In one of the first known trades involving professional hockey players, the Pittsburgh Pirates sent James MacKay, Dey and Dunc Taylor to the Bankers for Joseph Donnelly and Bert Bennett. In 1909, he returned home to play for the 1909 Stanley Cup champion Ottawa Hockey Club. He played one season for Haileybury of the National Hockey Association (NHA) in 1910. In 1911, he played for Waterloo of the Ontario Professional Hockey League. In 1912, he moved to Halifax, Nova Scotia to play for the Halifax Socials of the Maritime Professional Hockey League (MPHL).

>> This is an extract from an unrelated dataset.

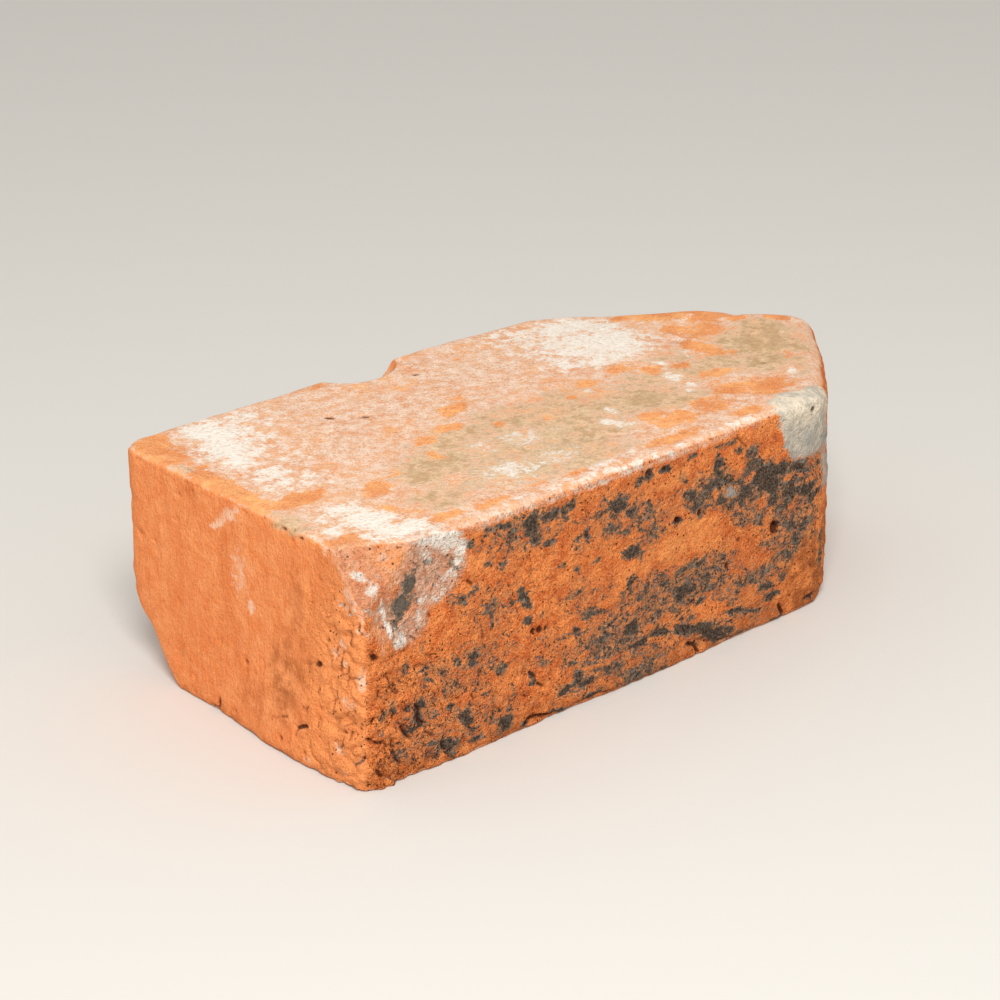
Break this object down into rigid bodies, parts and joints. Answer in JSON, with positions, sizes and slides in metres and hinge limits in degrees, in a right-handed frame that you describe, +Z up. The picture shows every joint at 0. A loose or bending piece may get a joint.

In a January 5, 1912 MPHL game between the Halifax Socials and Halifax Crescents Dey struck opponent player Patsy Séguin with his stick and was arrested for assault by Halifax police. Dey was charged with "inflicting grievous bodily harm" and released on a $200 bail. On January 10 he was fined $50 by Halifax magistrate's court for the incident.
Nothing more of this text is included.